I think Matt’s argument is similar to the views shared by lots of engineers (and managers) I respect. I think of it as coming from the perspective of an engineer working on a component, or a team working on a component. You hear things like:

  • The code base is unwieldy — I don’t need all this other junk.
  • It’s harder to test, because I have to test all this other junk I don’t need.
  • It’s harder to work with outside dependencies
  • I need custom virtual source control systems

Certainly, all these points are valid points. They happen in both cases — in a polyrepo, I have my junk, except in order to build… I might need all the other junk. So I “just” build tooling, which checks out the whole project. Or I build a fake monorepo with submodules. We could go around all day. But I think Matt’s argument misses the #1 reason I’ve flipped quite hard to a monorepo perspective as my own level in the organization has gotten higher:

It forces the conversation, and makes trade-offs visible

When we split the repositories up, we are de-facto creating a coordination and visibility problem. It tends to map cleanly to the way we think of teams (especially the way individual contributors think of them): we have responsibility over this component. We work in relative isolation. The boundaries are fixed on my team and the component(s) we work on.

As the architecture gets bigger, no single team can manage it anymore. Very few engineers hold the whole system in their head. Lets say you manage a shared component, A, which is used by teams B, C, and D. Team A is refactoring, adding a better API, and also changing the way the internals work. The result is the change is not backwards compatible. What advice do you give?

  • Find all the places where the old API is being used.
  • Are there cases where the new API cannot be used?
  • Can you patch and test the other components to know you won’t break them?
  • Can those teams validate your change right now?

Note that these questions are the same regardless of layout. You’re going to need to hunt down B, C, and D. You’re going to need to talk to them, figure out the timing, understand their priorities. At least, we hope you do.

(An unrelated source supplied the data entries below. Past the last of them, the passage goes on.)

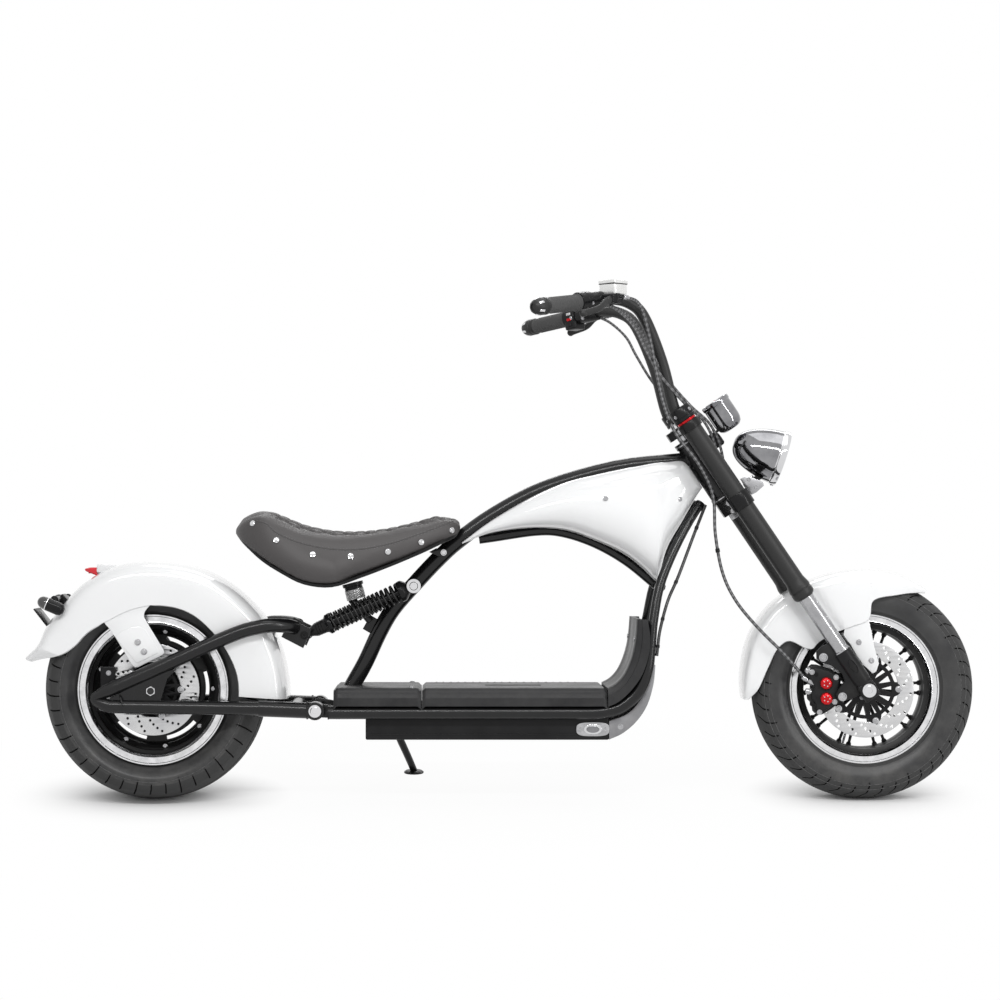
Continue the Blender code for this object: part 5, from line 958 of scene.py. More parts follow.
# Share in and share out of a fender section
FENDER_SECTION = ((0, 0), (0.008, 0.32), (0.03, 0.6), (0.14, 0.9), (0.36, 1), (0.97, 1), (1, 0.985))


def closed_sheet(rows, thickness):
    """Rows of a thin shell's outer face turned into closed loops, with the inner face behind them."""
    grid = np.array([[tuple(point) for point in row] for row in rows])
    along, across = np.gradient(grid, axis=0), np.gradient(grid, axis=1)
    normal = np.cross(along, across)
    normal /= np.maximum(np.linalg.norm(normal, axis=2, keepdims=True), 1e-9)
    inner = grid - normal * thickness
    return [[*outside, *inside[::-1]] for outside, inside in zip(grid, inner)]


def make_tank():
    section = [*through(TANK_SECTION[:TANK_CREASE + 1], 5)[:-1], *through(TANK_SECTION[TANK_CREASE:], 5)]
    for side, word in SIDES:
        rows = []
        for x, top, bottom, half in through(TANK, 6):
            rows.append([Vector((x, side * (TANK_INNER + (half - TANK_INNER) * out),
                top + (bottom - top) * down)) for down, out in section])
        piece = Piece().grid(rows, "body_paint", loop=True, caps=True)
        for x, low in ((0.96, 0.643), (1.118, 0.642)):
            half = np.interp(x, [row[0] for row in TANK], [row[3] for row in TANK])
            piece.bolt((x, side * (half + 0.0002), low), (0, side, 0.05), 0.0042, "zinc", 0.0022, 24)
        piece.finish("tank_" + word, "chassis", "white_body", ["tank_shell_" + word], sharp=24)


def fender_rows(axle, table, half, steps, flush, pushed=None):
    """Rows across a fender at angles round its axle.

    Its edge is straight between the two angles of flush, where a strut joins it, and pushed moves a side
    point in by its place.
    """
    section = through(FENDER_SECTION, 4)
    rows = []
    for degrees, crown, edge in through(table, steps):
        depth = crown - edge
        reach = min(half, half * (0.55 + depth / 0.05 * 0.45))
        row, shoulder = [], min(depth, half)
        for side, points in ((RIGHT, section[::-1]), (LEFT, section[1:])):
            for inward, outward in points:
                if inward > 0.9 and flush[0] < degrees < flush[1]:
                    outward = 1.0
                drop = shoulder * min(inward, 0.36) + (depth - shoulder * 0.36) * max(inward - 0.36, 0) / 0.64
                point = polar(axle, degrees, crown - drop, side * reach * outward)
                if pushed and outward > 0.85:
                    point.y -= side * pushed(point) * eased(outward, 0.85, 1.0)
                row.append(point)
        rows.append(row)
    return rows


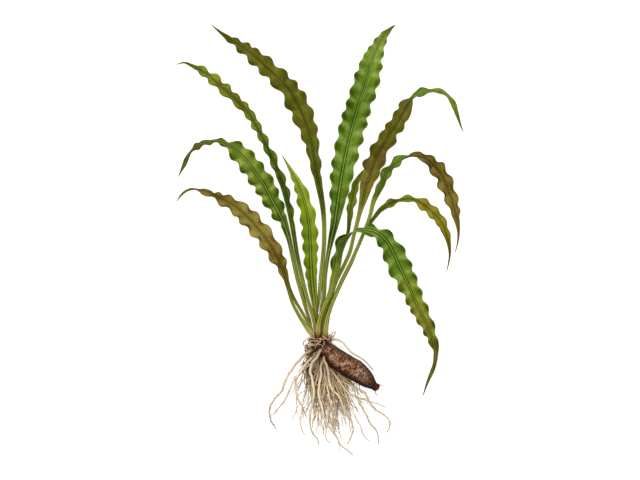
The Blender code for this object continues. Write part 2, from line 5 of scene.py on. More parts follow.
import bpy
import numpy as np
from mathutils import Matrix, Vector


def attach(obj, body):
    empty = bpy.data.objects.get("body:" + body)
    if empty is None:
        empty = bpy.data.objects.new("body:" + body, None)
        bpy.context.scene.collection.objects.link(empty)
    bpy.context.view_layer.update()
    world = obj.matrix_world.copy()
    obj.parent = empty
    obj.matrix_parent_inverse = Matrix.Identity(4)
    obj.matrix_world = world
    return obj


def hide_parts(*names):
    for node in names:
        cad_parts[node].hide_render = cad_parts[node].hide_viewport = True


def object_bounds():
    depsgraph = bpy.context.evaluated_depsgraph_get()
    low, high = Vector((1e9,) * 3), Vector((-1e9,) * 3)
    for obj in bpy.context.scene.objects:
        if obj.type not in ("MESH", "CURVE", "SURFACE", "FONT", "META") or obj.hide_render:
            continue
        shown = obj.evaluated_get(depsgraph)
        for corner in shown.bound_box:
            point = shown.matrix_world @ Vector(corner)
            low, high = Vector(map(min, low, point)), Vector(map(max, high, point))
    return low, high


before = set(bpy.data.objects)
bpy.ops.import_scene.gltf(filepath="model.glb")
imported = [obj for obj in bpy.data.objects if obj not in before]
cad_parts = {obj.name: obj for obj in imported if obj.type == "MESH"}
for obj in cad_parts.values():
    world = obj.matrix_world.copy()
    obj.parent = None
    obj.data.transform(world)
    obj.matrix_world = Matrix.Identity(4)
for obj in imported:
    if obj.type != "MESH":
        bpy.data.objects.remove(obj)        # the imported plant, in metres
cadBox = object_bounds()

mm = 0.001


# Small helpers for numbers and colours

def linearColour(rgb):
    # colours are written 0 to 255, as a picture shows them
    channels = [v / 255 for v in rgb]
    return [v / 12.92 if v <= 0.04045 else ((v + 0.055) / 1.055) ** 2.4 for v in channels] + [1.0]


def blended(a, b, share=0.65):
    return tuple(u + (v - u) * share for u, v in zip(a, b))


def smoothStep(value, low, high):
    share = np.clip((value - low) / (high - low), 0, 1)
    return share * share * (3 - 2 * share)


def unit(rows):
    return rows / np.linalg.norm(rows, axis=-1, keepdims=True)


def knotPlaces(rows):
    # how far along a route each of its rows is
    return np.concatenate([[0], np.cumsum(np.linalg.norm(np.diff(rows[:, :3], axis=0), axis=1))])


def followRoute(rows, step):
    # a smooth curve through the rows: distances along it, its values there and their slopes
    rows = np.array(rows, float)
    knots = knotPlaces(rows)
    spans = np.diff(knots)[:, None]
    rise = np.diff(rows, axis=0) / spans
    inner = (rise[:-1] * spans[1:] + rise[1:] * spans[:-1]) / (spans[1:] + spans[:-1])
    slopes = np.vstack([rise[:1], inner, rise[-1:]])
    places = np.linspace(0, knots[-1], max(3, round(knots[-1] / step)) + 1)
    i = np.clip(np.searchsorted(knots, places, side="right") - 1, 0, len(rows) - 2)
    span = spans[i]
    t = (places - knots[i])[:, None] / span
    value = ((2 * t**3 - 3 * t**2 + 1) * rows[i] + (t**3 - 2 * t**2 + t) * span * slopes[i]
             + (3 * t**2 - 2 * t**3) * rows[i + 1] + (t**3 - t**2) * span * slopes[i + 1])
    slope = ((6 * t**2 - 6 * t) * (rows[i] - rows[i + 1]) / span + (3 * t**2 - 4 * t + 1) * slopes[i]
             + (3 * t**2 - 2 * t) * slopes[i + 1])
    return places, value, slope


def sideways(forward):
    # left and up of a route that never stands upright
    left = unit(np.cross((0.0, 0.0, 1.0), forward))
    return left, np.cross(forward, left)


# Helpers for meshes

def addObject(name, data):
    # puts a mesh, a light or a camera in the scene
    made = bpy.data.objects.new(name, data)
    bpy.context.scene.collection.objects.link(made)
    return made


def addValue(mesh, key, numbers):
    layer = mesh.attributes.new(key, "FLOAT", "POINT")
    layer.data.foreach_set("value", np.ascontiguousarray(numbers, np.float32).ravel())


def ringFaces(count, size):
    # the faces between rings of points, one ring after the other
    return [(k * size + i, k * size + (i + 1) % size, (k + 1) * size + (i + 1) % size, (k + 1) * size + i)
            for k in range(count - 1) for i in range(size)]


def ringMesh(name, rings, values, material):
    # closed skin over rings of points in mm, with one float attribute for each entry of values
    count, size = rings.shape[:2]
    ends = [tuple(range(size - 1, -1, -1)), tuple(range((count - 1) * size, count * size))]
    mesh = bpy.data.meshes.new(name)
    mesh.from_pydata((rings.reshape(-1, 3) * mm).tolist(), [], ringFaces(count, size) + ends)
    for key, numbers in values.items():
        addValue(mesh, key, numbers)
    mesh.shade_smooth()
    mesh.materials.append(material)
    return addObject(name, mesh)


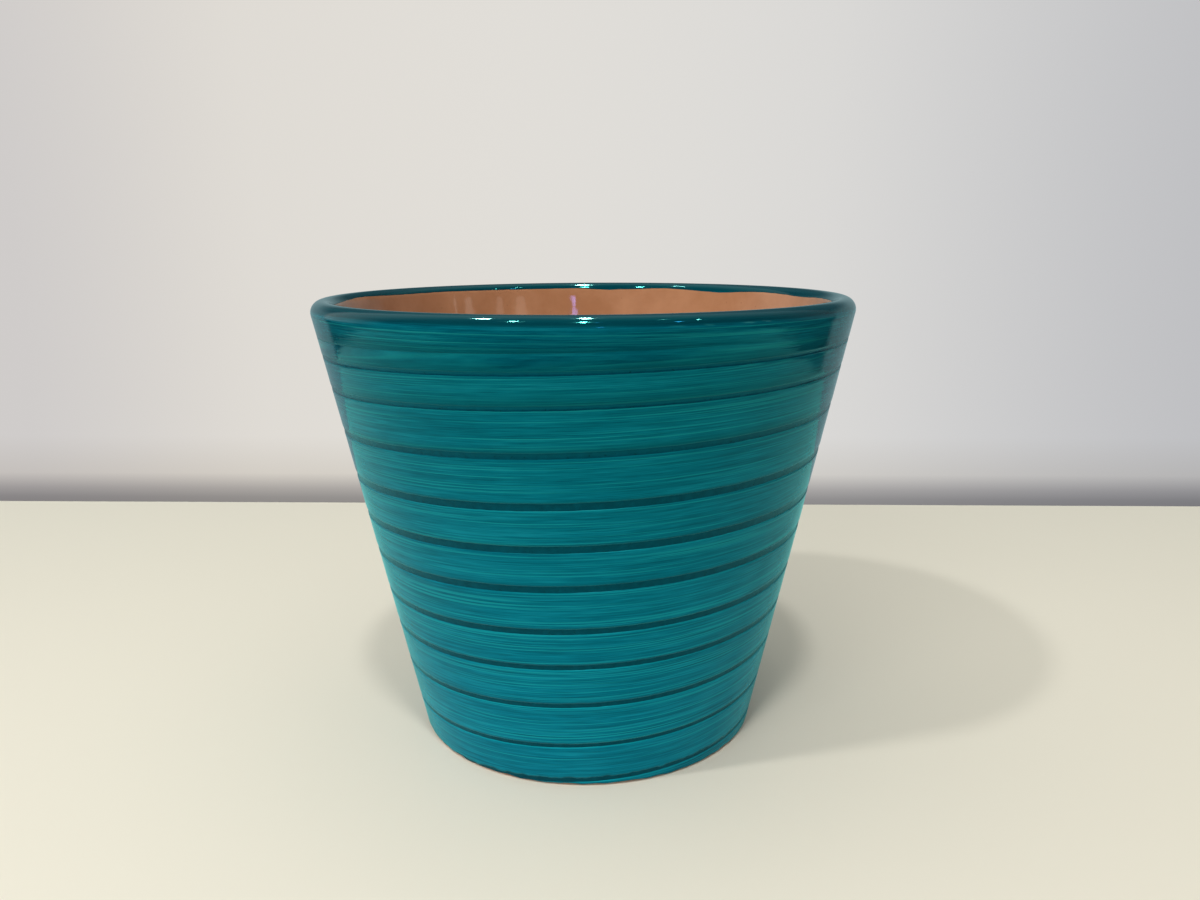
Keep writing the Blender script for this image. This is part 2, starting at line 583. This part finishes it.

In reality, nobody wants to do any of that shit. It’s way less fun than just fixing the damn API. It’s all human and messy. In a polyrepo, you can just make your change, get it reviewed by others who are focused on that component (likely not B, C, or D), and move on. Team B, C, and D can all just safely stay on their current version for now. They’ll move when they realize your brilliance!

In a monorepo, the onus shifts by default. Team A changes their component, and immediately breaks B, C, and D if they aren’t careful. This causes B, C, and D to show up at A’s door, wondering why team A broke the build. This teaches A that they cannot skip my list above. They have to talk about what they’re going to do. Can B, C, and D move? What if B and C can, but D was tightly coupled to a side effect of the behavior of the old algorithm?

We then have to talk about how we get out:

  1. Support multiple internal APIs, with the old algorithm deprecated, until D can get off it.
  2. Support multiple released versions, one with the old interface, one with the new.
  3. Delay releasing the improvement in A until B, C, and D can all accept it at the same time.

Lets say we choose 1, multiple APIs. In this case, we have two live code paths. The old path and the new one. Pretty manageable in some situations. We put the old behavior back in, deprecate it, and agree on a schedule for its removal with team D. Essentially identical in a poly or mono repo.

For multiple released versions, we need to have a fork. We now have two components — A1 and A2. Team B and C are on A2, and D is on A1. We need to have each component be a releasable head — because security updates and other bug fixes may be required before D can move. In a polyrepo, we can hide this away in a long lived branch, which feels good. In a monorepo, we force the code into a new module altogether. Team D has to still take a change — to the “old” component. Everyone can see the cost we pay here — we have twice as much code now, and any bug fixes that apply to A1 and A2 must be applied in both cases. With the branch approach in a polyrepo, this is hidden away behind cherry picking. We intellectualize the cost as being lower, because it’s not literally duplicated. In practical terms, the cost is the same: you will build, release, and maintain two mostly identical code bases until such time as you can retire one. The difference is, with a monorepo, this pain is direct and up front. It sucks more, and that’s a good thing.

Finally, we get to 3. Delay the release. It may be that the changes A made are quality of life for team A. Important, but not urgent. Can we just delay? In a polyrepo, we push this to artifact pinning. Sure, team D, we say. Just stay on the old version until you catch up! This sets up a game of chicken. Team A continues to work on their component, ignoring that team D is getting ever more stale (that’s team D’s problem, those stupid heads.) Meanwhile, team D just talks shit about team A’s cavalier attitude to code stability, if they talk about it at all. Months pass. Finally team D decides to take a look at moving, but the changes to A have only gotten bigger. Team A barely remembers when or how they broke D. The upgrade is more painful, and will take longer. Which pushes it further down the priority stack. Until the day we have a security issue in A, when we are forced to fork. Team A has to go backward in time, find the moment where D was stable, fix the issue there, and make it releasable forward in time. This is the de-facto choice people make, and it is by far the worst one. It feels good at the time, both for team A and D — because we get to ignore each other.

In a monorepo, 3 really isn’t an option. You’re forced to deal with the situation in one of the two sustainable ways. You’re forced to see the upfront cost of having two releasable heads. You teach yourself to be defensive about back-compat breaking upgrades. But most importantly: you cannot avoid having the hard conversation.

In my experience, as the teams get big enough to no longer be able to hold the whole system in their head this is the most important thing in the world. You must raise the visibility of friction in the system. You have to work actively to force teams to look up from their component, and see the perspectives of other teams and consumers.

Yes, you can make tooling that tries to force the issue in polyrepos. But my experience with teaching continuous delivery and automation to huge enterprises tells me this: you want the default behavior, without tooling, to be the behaviors you want to see in the world. The default behavior of a polyrepo is isolation — that’s the whole point. The default behavior of a monorepo is shared responsibility and visibility — that’s the whole point. In both cases, I’m going to build tooling to sand off the rough edges. As a leader, I’ll pick the monorepo every time: because tools must reinforce the culture I want, and culture comes from the tiny decisions and behaviors of a team every day.